SOURCE MATERIAL |
━━━━━━━━
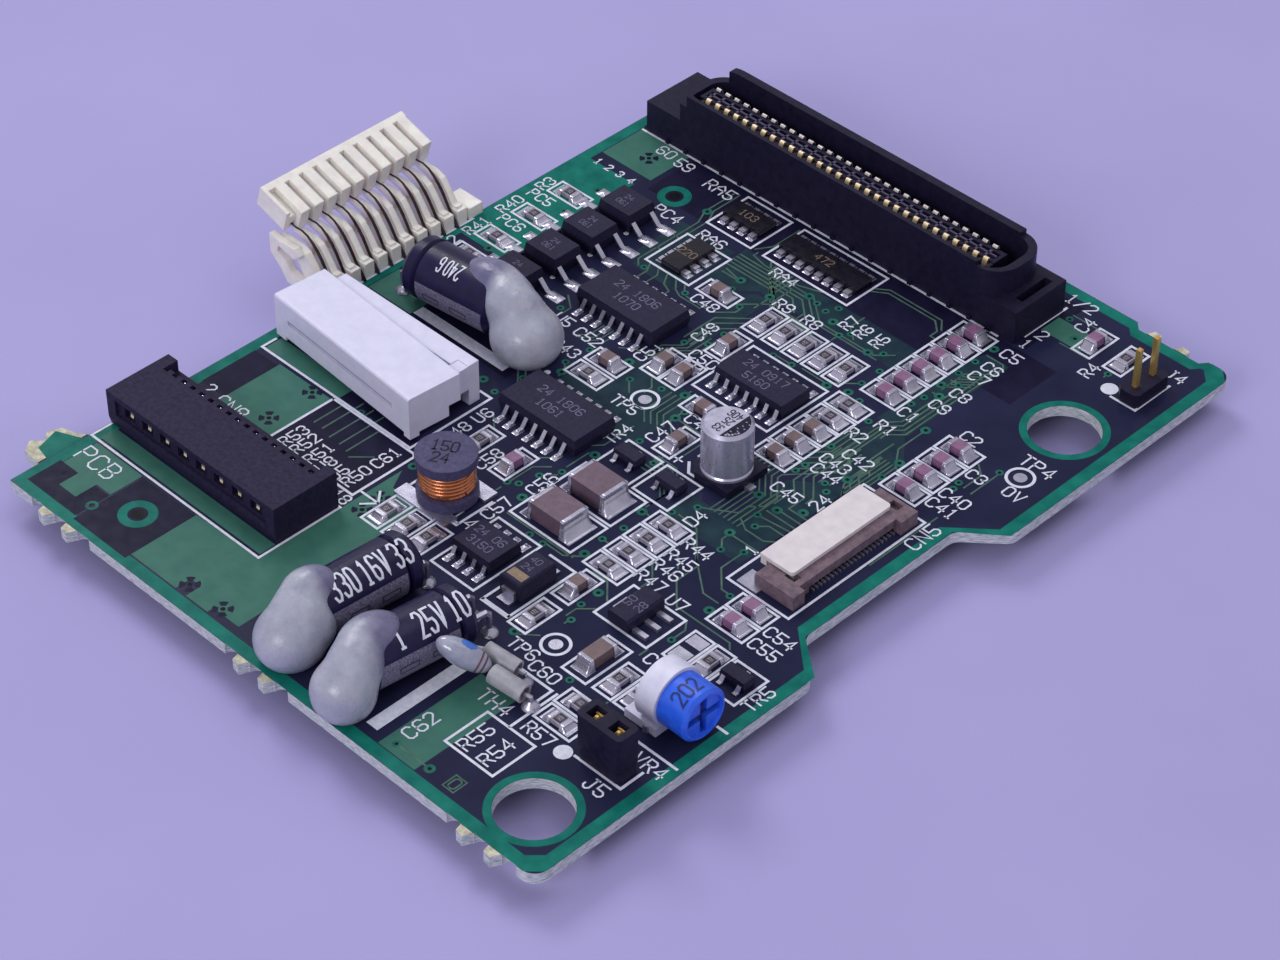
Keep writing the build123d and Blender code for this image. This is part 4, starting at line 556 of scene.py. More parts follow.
# ------------------------------------------------------------ traces and vias
TRACES = {
    "bundle under the resistor networks": """
        23.2,71.6 33,71.6 36,69.2 43,69.2 44.4,70.6 | 23.2,71.1 32.8,71.1 35.6,68.8 43.6,68.8 | 23.2,70.6
        32.4,70.6 34.8,68.5 | 23.2,70.1 31.6,70.1 33.2,68.6 | 23.2,69.6 29,69.6 31.2,67.4 31.2,62.6 |
        24.2,73 24.2,72.4 26,72 30.6,72 33.4,73 | 26,73 27.6,71.2 30,68.6 30,66.4 | 36,76.8 37.4,77.8
        44,77.8 45,76.6 | 36,76.2 37.6,77.3 43.6,77.3 44.8,76.2 44.8,75.2 45.6,75.2 | 38.5,72.8 38.5,70.8
        40,69.6 | 16.4,78.6 16.4,74.8 17.2,73.2 17.2,70.6 | 15.8,78.6 15.8,74.2 16.6,72.4 16.6,64 17.4,63.2
        | 23.6,73.2 24.6,74.8 24.6,78.6 | 23.8,69 25.6,68.6 | 23.8,68.4 26,68.4""",
    "between the network and the first logic chip": """
        18,64.2 18.6,63.2 18.6,61.8 | 19.2,64.2 19.8,63.4 19.8,61.8 | 20.4,64.2 21.2,62.9 22.4,62.4
        22.4,61.8 | 21.6,64.2 22.6,63.1 23.6,62.6 26.4,62.6 | 22.8,64.2 23.6,63.3 | 24.2,63 27.6,63
        29.2,64.6 29.2,65.6""",
    "beside the small capacitors in the middle": """
        28.2,65.4 30.6,67.8 30.6,71 | 28.4,58.4 28.4,62.6 31,65 | 29,58.4 29,62 31.2,64.2 | 29.6,58
        29.6,61.4 31,62.8 | 36.4,62.6 38.4,62.6 | 39.6,62.9 42.6,62.9 44.4,64.6 45,65.2 | 34,68.2 34,69 |
        38.6,68 38.6,69.2""",
    "bundle right of the capacitor column": """
        50.6,76.8 52.6,76.8 52.9,76.4 52.9,62.6 51.6,61.3 51.6,60.6 | 52.4,76 52.4,63 51.2,61.8 51.2,56.8
        52.8,55.2 52.8,52.4 | 50.6,71.6 51.6,71.6 51.9,71.3 51.9,63.4 50.8,62.2 50.8,57 51.8,56 51.8,52 |
        50.6,69 51.4,69 | 51.4,69 51.4,63.8 50.4,62.6 50.4,57.4 | 50,57 50,50.6 51.6,49 51.6,48.6 |
        50.5,57.2 50.5,51.4 52.4,49.4 52.4,47.4 54.8,47.4 | 51,56.6 51,52.2 53,50 53,49 | 53.8,64.4
        53.8,60.6 55.4,58.4 56,58.4 | 60.4,64.2 61.6,63.2 61.6,60.8 | 62.6,64.6 62.6,60.6 | 53.4,58.6
        53.4,54.4 54.4,53.4 | 53,60.8 53,57.4 54.4,56 | 53.8,58 53.8,55.2 54.8,54.2""",
    "into the flat cable socket": """
        51.6,46.6 54.8,46.6 | 51.2,45.8 54.8,45.8 | 51.2,44.8 54.8,45.2 | 50.2,44.6 50.2,43.4 51.6,42.6
        53.8,42.6 54.8,43.4 | 50.6,48.2 50.6,46 49.6,45 49.6,43.8 47.6,42.4 46.5,41.8 | 52,43.6 52.8,44.4
        54.8,44.4 | 51,41.2 54.8,41.2 | 51,41.2 51,40.2 51.9,39.2 | 53.6,40.2 53.6,37.4 55.6,35.4 56.4,35.4
        | 50.2,49 50.2,45.2 | 51,48.4 51,47 | 46,39.8 48.4,39.6 52,36 52,33.4 54.4,31 60.8,31 61.4,30.4 |
        48.8,38.6 54.8,33.9 56.6,33.9 | 49.2,36.4 51,34.6 | 48.8,33.6 50.4,32 50.4,30.6""",
    "around the middle": """
        36.2,50.4 36.2,48.6 37.8,47.2 | 34.6,52.2 34.6,53 | 36.2,49.2 40.6,49.2 | 40.6,50 40.6,46 |
        30.6,51.8 31.6,50.8 31.6,49.8 | 34.4,45.6 34.4,41.8 33.2,40.4 33.2,38.8 | 39.4,43.2 39.4,44.6 |
        34.2,37.2 34.2,40 | 32,32 32,35 33.2,36.2 | 33.2,34.6 34.4,35.8 | 43.4,37.8 44.2,37.8 | 43.8,35
        44.4,35 | 43.6,32.6 44.4,32.6 | 43.4,29 35,29 | 40.2,28.6 42.6,28.6 43.8,29.6 | 46,29 47.8,29
        49.6,27.2 | 48.4,23.4 48.4,24.6 49.6,25.8 | 49,22.6 49,23.4 | 48.6,20 47.2,18.8""",
    "by the second logic chip and the can with its bar": """
        21.2,46.4 21.2,44.4 23,42.6 23,40.8 | 20.6,46.2 20.6,44 22.4,42.2 | 23.4,50.4 24.2,51.2 | 23.2,47.6
        24.2,46.6 24.2,45.8 | 29.2,50.2 30.6,48.8 | 16,55 17.6,53.8 17.6,52.6 | 25.2,52.8 26.4,53.8 27,53.8
        | 13.2,28.4 13.2,25 | 14.4,30 14.4,25 | 15.8,30 15.8,24.6 | 17.2,30 17.2,24.6 | 18.4,28.4 18.4,24.4
        | 19.2,24 20.8,25.6 | 24,37.6 25.6,36.2 | 29.4,36.2 31.4,36.2 32.2,37""",
    "right side": """
        62.6,47 62.6,56 | 56.2,30.4 57,29.4 57,27.8 | 56.4,25.4 56.4,24.4 | 58.6,18.4 58.6,18 | 55.8,87.4
        52.4,87.4 | 60.4,83 60.4,82.2 | 54.2,83.2 57.6,83.2""",
    "left column": """
        5.8,69 7.2,69 | 5.9,64.2 7.2,64.2 | 6.4,58.8 7.6,58.8 | 16.4,69.2 17.2,69.2 | 16.6,66.6 17.2,66.6 |
        14.6,59.6 15.8,59.6""",
    "board front": """
        49.7,2.4 53.8,2.4 | 32,29.2 32,31""",
}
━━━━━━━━
SHORT TASK | Copy out all of the lines above exactly.

OUTPUT BELOW |
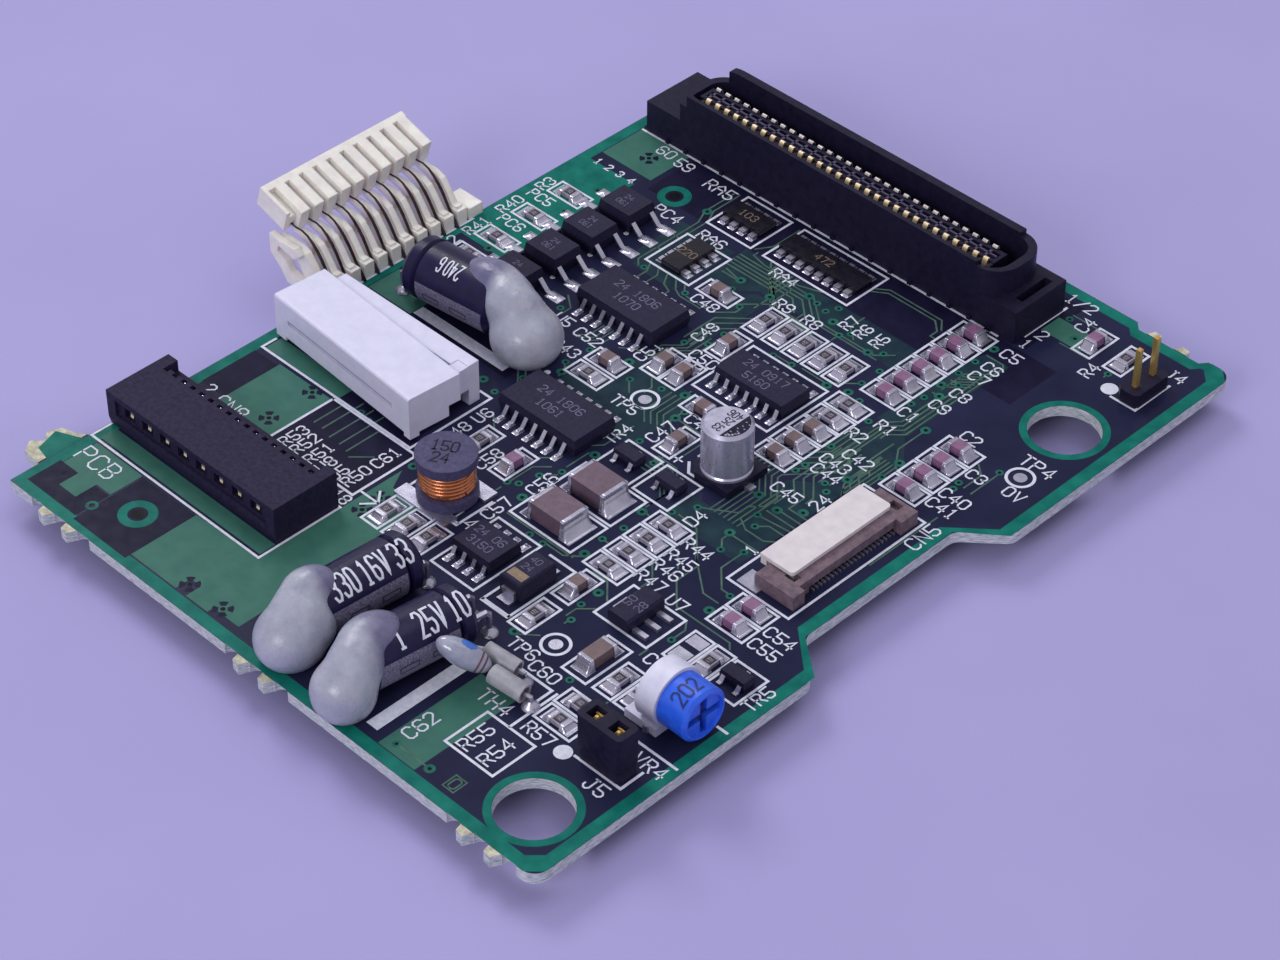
Keep writing the build123d and Blender code for this image. This is part 4, starting at line 556 of scene.py. More parts follow.
# ------------------------------------------------------------ traces and vias
TRACES = {
    "bundle under the resistor networks": """
        23.2,71.6 33,71.6 36,69.2 43,69.2 44.4,70.6 | 23.2,71.1 32.8,71.1 35.6,68.8 43.6,68.8 | 23.2,70.6
        32.4,70.6 34.8,68.5 | 23.2,70.1 31.6,70.1 33.2,68.6 | 23.2,69.6 29,69.6 31.2,67.4 31.2,62.6 |
        24.2,73 24.2,72.4 26,72 30.6,72 33.4,73 | 26,73 27.6,71.2 30,68.6 30,66.4 | 36,76.8 37.4,77.8
        44,77.8 45,76.6 | 36,76.2 37.6,77.3 43.6,77.3 44.8,76.2 44.8,75.2 45.6,75.2 | 38.5,72.8 38.5,70.8
        40,69.6 | 16.4,78.6 16.4,74.8 17.2,73.2 17.2,70.6 | 15.8,78.6 15.8,74.2 16.6,72.4 16.6,64 17.4,63.2
        | 23.6,73.2 24.6,74.8 24.6,78.6 | 23.8,69 25.6,68.6 | 23.8,68.4 26,68.4""",
    "between the network and the first logic chip": """
        18,64.2 18.6,63.2 18.6,61.8 | 19.2,64.2 19.8,63.4 19.8,61.8 | 20.4,64.2 21.2,62.9 22.4,62.4
        22.4,61.8 | 21.6,64.2 22.6,63.1 23.6,62.6 26.4,62.6 | 22.8,64.2 23.6,63.3 | 24.2,63 27.6,63
        29.2,64.6 29.2,65.6""",
    "beside the small capacitors in the middle": """
        28.2,65.4 30.6,67.8 30.6,71 | 28.4,58.4 28.4,62.6 31,65 | 29,58.4 29,62 31.2,64.2 | 29.6,58
        29.6,61.4 31,62.8 | 36.4,62.6 38.4,62.6 | 39.6,62.9 42.6,62.9 44.4,64.6 45,65.2 | 34,68.2 34,69 |
        38.6,68 38.6,69.2""",
    "bundle right of the capacitor column": """
        50.6,76.8 52.6,76.8 52.9,76.4 52.9,62.6 51.6,61.3 51.6,60.6 | 52.4,76 52.4,63 51.2,61.8 51.2,56.8
        52.8,55.2 52.8,52.4 | 50.6,71.6 51.6,71.6 51.9,71.3 51.9,63.4 50.8,62.2 50.8,57 51.8,56 51.8,52 |
        50.6,69 51.4,69 | 51.4,69 51.4,63.8 50.4,62.6 50.4,57.4 | 50,57 50,50.6 51.6,49 51.6,48.6 |
        50.5,57.2 50.5,51.4 52.4,49.4 52.4,47.4 54.8,47.4 | 51,56.6 51,52.2 53,50 53,49 | 53.8,64.4
        53.8,60.6 55.4,58.4 56,58.4 | 60.4,64.2 61.6,63.2 61.6,60.8 | 62.6,64.6 62.6,60.6 | 53.4,58.6
        53.4,54.4 54.4,53.4 | 53,60.8 53,57.4 54.4,56 | 53.8,58 53.8,55.2 54.8,54.2""",
    "into the flat cable socket": """
        51.6,46.6 54.8,46.6 | 51.2,45.8 54.8,45.8 | 51.2,44.8 54.8,45.2 | 50.2,44.6 50.2,43.4 51.6,42.6
        53.8,42.6 54.8,43.4 | 50.6,48.2 50.6,46 49.6,45 49.6,43.8 47.6,42.4 46.5,41.8 | 52,43.6 52.8,44.4
        54.8,44.4 | 51,41.2 54.8,41.2 | 51,41.2 51,40.2 51.9,39.2 | 53.6,40.2 53.6,37.4 55.6,35.4 56.4,35.4
        | 50.2,49 50.2,45.2 | 51,48.4 51,47 | 46,39.8 48.4,39.6 52,36 52,33.4 54.4,31 60.8,31 61.4,30.4 |
        48.8,38.6 54.8,33.9 56.6,33.9 | 49.2,36.4 51,34.6 | 48.8,33.6 50.4,32 50.4,30.6""",
    "around the middle": """
        36.2,50.4 36.2,48.6 37.8,47.2 | 34.6,52.2 34.6,53 | 36.2,49.2 40.6,49.2 | 40.6,50 40.6,46 |
        30.6,51.8 31.6,50.8 31.6,49.8 | 34.4,45.6 34.4,41.8 33.2,40.4 33.2,38.8 | 39.4,43.2 39.4,44.6 |
        34.2,37.2 34.2,40 | 32,32 32,35 33.2,36.2 | 33.2,34.6 34.4,35.8 | 43.4,37.8 44.2,37.8 | 43.8,35
        44.4,35 | 43.6,32.6 44.4,32.6 | 43.4,29 35,29 | 40.2,28.6 42.6,28.6 43.8,29.6 | 46,29 47.8,29
        49.6,27.2 | 48.4,23.4 48.4,24.6 49.6,25.8 | 49,22.6 49,23.4 | 48.6,20 47.2,18.8""",
    "by the second logic chip and the can with its bar": """
        21.2,46.4 21.2,44.4 23,42.6 23,40.8 | 20.6,46.2 20.6,44 22.4,42.2 | 23.4,50.4 24.2,51.2 | 23.2,47.6
        24.2,46.6 24.2,45.8 | 29.2,50.2 30.6,48.8 | 16,55 17.6,53.8 17.6,52.6 | 25.2,52.8 26.4,53.8 27,53.8
        | 13.2,28.4 13.2,25 | 14.4,30 14.4,25 | 15.8,30 15.8,24.6 | 17.2,30 17.2,24.6 | 18.4,28.4 18.4,24.4
        | 19.2,24 20.8,25.6 | 24,37.6 25.6,36.2 | 29.4,36.2 31.4,36.2 32.2,37""",
    "right side": """
        62.6,47 62.6,56 | 56.2,30.4 57,29.4 57,27.8 | 56.4,25.4 56.4,24.4 | 58.6,18.4 58.6,18 | 55.8,87.4
        52.4,87.4 | 60.4,83 60.4,82.2 | 54.2,83.2 57.6,83.2""",
    "left column": """
        5.8,69 7.2,69 | 5.9,64.2 7.2,64.2 | 6.4,58.8 7.6,58.8 | 16.4,69.2 17.2,69.2 | 16.6,66.6 17.2,66.6 |
        14.6,59.6 15.8,59.6""",
    "board front": """
        49.7,2.4 53.8,2.4 | 32,29.2 32,31""",
}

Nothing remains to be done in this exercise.